Former U.S. congressman and Twitter casualty Anthony Weiner, admitting in June 2011 that did indeed send a lewd photo of himself to a 21-year-old female college student on his Twitter account. (Reuters)That provoked quite a discussion, with me taking the position that looser gun laws don't necessarily result in a spike in crime, and that there is a reasonable case to be made to make it easier for people in rural areas to arm themselves.
One person tweeted that the Oklahoma woman probably have been killed had she lived in Canada, but that's the price to be paid for a safer society.
I noted that gun crime actually fell several years ago in Virginia when the state passed a law allowing people to carry firearms openly.
I also added that: "I lived in Israel, the most gun-owning population on Earth," and that "Israelis seldom shoot one another." The point being that most Israelis are pretty disciplined with their personal firearms.
As an afterthought, constrained by the few remaining characters, I added: "Let's not go down the other path."
My initiative
I was trying to prevent the discussion from veering off into the Israel-Palestine debate, which is not just tiresome, but which tends to provoke emotional rather than rational argument.
It is a fact that Israelis, especially the heavily armed extremist settlers, have shot Palestinians. It is also true Palestinians, having managed to lay their hands on weapons forbidden to them by Israel, have shot Israelis.
I just didn't want to get into it.
But I'd mentioned Israel, which attracted the attention of the web vigilantes who constantly troll the internet for any mention of their cause.
Earlier this month, I received a note from my boss saying CBC had received an official complaint from a group that calls itself Honest Reporting Canada, and could I please explain that tweet?
I did.

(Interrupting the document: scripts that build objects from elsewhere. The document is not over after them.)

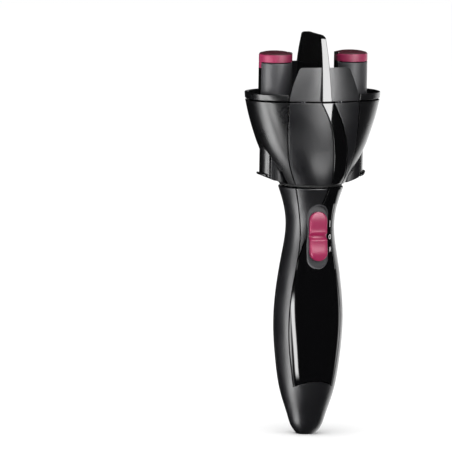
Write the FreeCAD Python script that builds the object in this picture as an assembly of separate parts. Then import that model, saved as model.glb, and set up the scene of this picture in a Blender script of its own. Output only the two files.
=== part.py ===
"""Automatic hair braider: a handle, a rotor head, and two hair tubes that spin and clip.

Frame: +Z runs up the long axis from the handle's end flat, the switch faces -Y, +X is to its right.
The right-hand tube is modelled and the left one is the same assembly half a turn round the axis.
Millimetres throughout.
"""
import FreeCAD, Part
import math
import os
from FreeCAD import Vector as V

os.makedirs("parts", exist_ok=True)

# ---- handle ----
HANDLE_HALF_WIDTH = 22.7       # at the belly
HANDLE_WALL = 2.4              # both half shells
PANEL_DEPTH = 1.1              # inlaid panels on the front shell
PARTING = 0.3                  # visible joint line between two mouldings
# share of the length, share of the belly's half width, depth over width
HANDLE_FORM = [
    (0.000, 0.270, 0.92),
    (0.020, 0.385, 0.92),
    (0.070, 0.535, 0.91),
    (0.160, 0.745, 0.90),
    (0.290, 0.915, 0.89),
    (0.450, 1.000, 0.89),
    (0.590, 0.940, 0.91),
    (0.720, 0.800, 0.95),
    (0.845, 0.692, 0.999),
    (0.925, 0.768, 0.999),
    (1.000, 0.934, 0.999),
]

# ---- head ----
HEAD_GAP = 0.8                 # dark groove between handle and head
HEAD_HEIGHT = 55.3             # groove to the belt, where petals and crown part
BELT_ROOM = 5.2                # gear tips to the belt's widest outside
BELT_HALF_DEPTH = 26.4
BELT_GROOVE = 0.9              # open line between the petals and the crown
HEAD_FLOOR = 1.4
FLOOR_INSET = 1.2              # the floor disc stands back from the petals, which leaves a dark ring
HEAD_WALL = 2.0
INLAY_DEPTH = 1.0
CORE_GAP = 0.2                 # core block to the inside of the petals
RIM_HEIGHT = 5.0               # ring round each cup, above the belt
RIM_FLARE = 0.5
CROWN_PLATE = 2.5
CROWN_PLATE_DROP = 4.0         # its underside, below the belt
SPIGOT_LAP = 1.4               # locating ribs reach this far above the belt
CUP_STEP = 2.2                 # height of the step inside each cup
SHIELD_HEIGHT = 22.4
SHIELD_HALF_BASE = 24.0
SHIELD_HALF_TOP = 17.0
SHIELD_LEAN = 2.2              # how far its top leans in
SHIELD_NARROWING = 5.0         # its plan curve tightens this much towards the top
SHIELD_CORNER = 3.0
SHIELD_BULGE = 0.5             # its sides bow out
SHIELD_FOOT = 1.6
FIN_HEIGHT = 42.4
FIN_HALF_DEPTH = 29.0
FIN_HALF_BASE = 3.3            # half thickness at the belt
FIN_HALF_TOP = 2.1
# the fin's front edge and the front half of its crest: share of its half depth, share of its height
FIN_EDGE = [(1.0, 0.0), (0.922, 0.33), (0.825, 0.64), (0.72, 0.85), (0.672, 0.93)]
FIN_CREST = [(0.655, 0.958), (0.60, 0.980), (0.30, 1.001)]
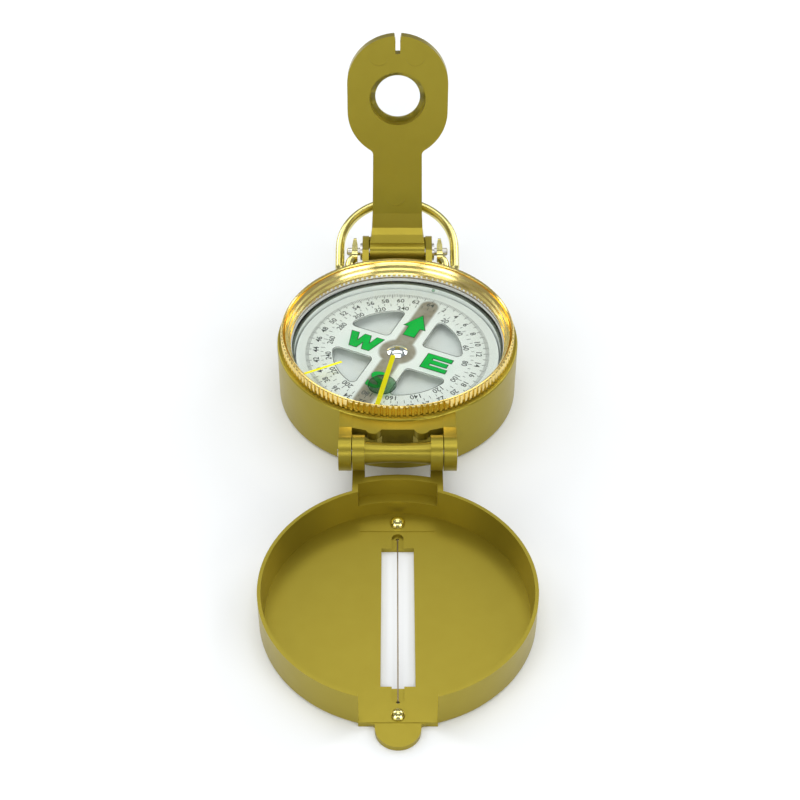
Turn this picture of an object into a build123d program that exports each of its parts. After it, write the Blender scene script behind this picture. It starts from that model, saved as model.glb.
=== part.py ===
from build123d import *
import os
from math import atan, cos, degrees, pi, radians, sin

# Folding sighting compass, shown open: the lid lies in front of the case (-Y) and the
# sight arm stands up behind it (+Y). Millimetres, +Z up. The origin is the centre of the
# case's flat base, which rests on the ground at z = 0.

os.makedirs("parts", exist_ok=True)

# ---- fits -------------------------------------------------------------------------------
PIN_R = 1.0              # both hinge pins, fixed in the case's ears
PIN_RUN = 0.05           # radial running clearance of what turns on a pin

# ---- case -------------------------------------------------------------------------------
CASE_R = 28.5            # outside radius of the round case
CASE_H = 15.6            # height of the case's top edge
CASE_FLOOR = 2.0
FOOT_ROUND = 0.8         # bottom outer edge of case and lid
CASE_RIM_ROUND = 0.4
WELL_R = 25.9            # bore that holds the liquid capsule
SKIRT_BORE_R = 27.2      # wider bore that the bezel's skirt turns in
SKIRT_BORE_Z = 12.0

# ---- front hinge, between case and lid ---------------------------------------------------
HINGE_Y, HINGE_Z = -35.7, 12.4
HINGE_DISC_R = 4.0       # round ends of the case's ears and the lid's arms
EAR_IN, EAR_OUT = 10.2, 13.05
EAR_BOTTOM, EAR_TOP = 9.0, 15.3
FLANGE_Z, FLANGE_TOP = 13.2, 15.2
RIB_HALF, RIB_CHAMFER = 4.6, 1.1
RIB_Y, RIB_BOTTOM = -29.5, 4.0

# ---- lid --------------------------------------------------------------------------------
LID_Y = 2 * HINGE_Y      # closed, the lid's centre lies over the case's
LID_R = 28.96
LID_H = 9.1
LID_FLOOR = 1.2
LID_FLOOR_R, LID_RIM_R = 27.75, 28.2     # inside radius at the floor and at the rim
ARM_IN, ARM_OUT = 7.3, 10.0              # the lid's two hinge arms
ARM_BOTTOM, ARM_END_Y = 5.2, -44.5
BARREL_MID_R, BARREL_END_R = 2.15, 2.65
BLOCK_R, BLOCK_Z = 32.2, 3.6             # thick wall that carries the arms
POCKET_R, POCKET_Z, POCKET_HALF = 30.6, 4.8, 8.7
NOTCH_HALF = 7.8         # gap in the wall for the neck of the folded sight arm
SHOULDER_Y, SHOULDER_ROUND = -99.7, 0.6
TONGUE_HALF, TONGUE_TIP_Y = 4.55, -105.3
SLOT_HALF, SLOT_NEAR_Y, SLOT_FAR_Y = 3.5, -54.0, -91.0
PAD_HALF, PAD_RISE = 8.3, 0.12
PAD_NEAR_Y, PAD_FAR_Y = -49.1, -95.0
CHANNEL_W, CHANNEL_L, CHANNEL_DEPTH = 2.5, 4.2, 0.7     # recess at each end of the slot
WIRE_R, WIRE_HOLE_R = 0.13, 0.35
WIRE_NEAR_Y, WIRE_FAR_Y = -50.8, -94.3
WIRE_END_Z = 0.05
SCREWS = ((-46.7, 1.7), (-98.0, 1.4))    # y of each screw and radius of its head
SCREW_SHANK_R = 0.8
SCREW_END_Z = 0.2
SCREW_EDGE, SCREW_RISE = 0.25, 0.75      # straight edge, and dome's rise as a share of its radius

# ---- bezel and crystal -------------------------------------------------------------------
BEZEL_R = 27.6
BEZEL_BOTTOM, BEZEL_TOP = 15.75, 18.65
BEZEL_TEETH, TOOTH_DEPTH = 134, 0.38
TOOTH_SHAPE = ((0.0, 0), (0.4, 0), (0.58, 1), (0.82, 1))     # share of pitch, share of depth
SKIRT_IN_R, SKIRT_OUT_R, SKIRT_BOTTOM = 25.95, 26.95, 12.3
CRYSTAL_R, CRYSTAL_BOTTOM, CRYSTAL_TOP = 25.85, 14.1, 15.1
LIP_R = 25.3             # the bezel's lip over the crystal's edge
SNAP_R, SNAP_WIRE_R, SNAP_Z = 27.15, 0.4, 14.0
SNAP_ARC = 352           # degrees of ring, the rest is its gap
CASE_GROOVE_R, CASE_GROOVE_HALF = 27.6, 0.45
SKIRT_GROOVE_R, SKIRT_GROOVE_HALF = 26.4, 0.6

# ---- index lines: inner radius, outer radius, width, degrees clockwise from +Y ------------
INLAY = 0.1
CRYSTAL_LINE = (4.6, 25.6, 1.15, 192.0)
CAPSULE_LINE = (14.6, 25.3, 0.7, 243.5)

# ---- liquid capsule ----------------------------------------------------------------------
CAPSULE_R, CAPSULE_BORE_R, CAPSULE_TOP = 25.6, 24.6, 12.5
WEB_BOTTOM, WEB_TOP = 8.0, 9.0           # floor of the liquid space, above a hollow skirt
GASKET_TOP, COVER_TOP = 12.8, 13.8
POST_R, POST_TIP_R, POST_FOOT_Z, POST_TIP_Z = 0.5, 0.1, 8.3, 10.85
POST_TAPER_Z = 9.8
POST_BOSS_R, POST_BOSS_TOP = 2.0, 9.5
PLUG_R, PLUG_X = 1.0, 15.0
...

Then I deactivated my Twitter account, sending out a final message: "Have concluded tweeting supplies CBC's detractors with ammunition for attacks. So, voluntarily closing Twitter account. My initiative."
Abbreviated bait
My logic was this: Twitter is a candid medium and, as such, a bit of a honey trap for journalists. Send out a thoughtless thought after a glass of wine, and beware.
David Carr of the New York Times wrote a cautionary column about this recently — "Twitter is all good fun, until it isn't" — listing a few casualties. There have been others.
Twitter is also 140 characters, forcing abbreviation and shorthand. Such as my afterthought about "let's not go down the other path."
I can understand Twitter's value in a breaking-news situation, and from places like the Egyptian border with Libya, and why CBC managers are so bullish on it.
But often, Twitter seems more about intellectual showing off, or making smarty-pants comments, or announcing banalities like "at the airport waiting for my flight."
At the same time, it gives the zealots, whose mission is to defend some cause or other, or who just want to wage war against the "lamestream media," another hole from which to fish. A hole full of off-the-cuff, abbreviated bait.
Many of the professional complainers know that the CBC, and other serious journalistic institutions, treat even the most ridiculous complaints with respect, and take the time to answer.
Almost inevitably, those complainants ignore the replies from news managers and appeal to higher-ups or the ombudsman, looking for the kind of gotcha score they can use to trumpet their own worth and maybe even for fundraising.
I have no idea how CBC will respond to the complaint about my tweet. My response would be to dismiss it as frivolous. (Frankly, I find Honest Reporting Canada's very title somewhat ironic.)
I will take all the time in the world to respond to an individual viewer who writes a note expressing a genuine concern. Heaven knows reporters screw up sometimes.
But the organization that complained about my tweet seems to feel it's scored a big one. It posted an item on its website bragging about having forced CBC to shut down my Twitter account, and how "pleased" it is to have "defused one more weapon in MacDonald's arsenal."
The truth is, CBC tried —and continues to try — to persuade me to reopen the Twitter account. I am the one demurring. If there was pressure, it was to ignore the gadflies and keep tweeting.
But my spider-sense tells me this tweeting business is unwise. It has already resulted in a firing and a suspension at CNN and, inevitably, some of my other colleagues will hang themselves, too, either by tweeting something really stupid, or some remark that someone with an ax to grind can easily distort.
As my first boss told me 36 years ago, everybody needs an editor. I can personally attest to that. A few smart editors over the years have rescued me from some really awful blunders.
But there are no editors in Twitter-land. Just impulses and "send" buttons.
The "watchdog" zealots who patrol the web are to me about as significant as people who shout rude things from their cars to interrupt an on-camera report. They have no traction outside their own specialized followings.
But in this case, I should thank them for reminding me what my actual job is: providing thoughtful analysis and considered reports, not a series of one-liners.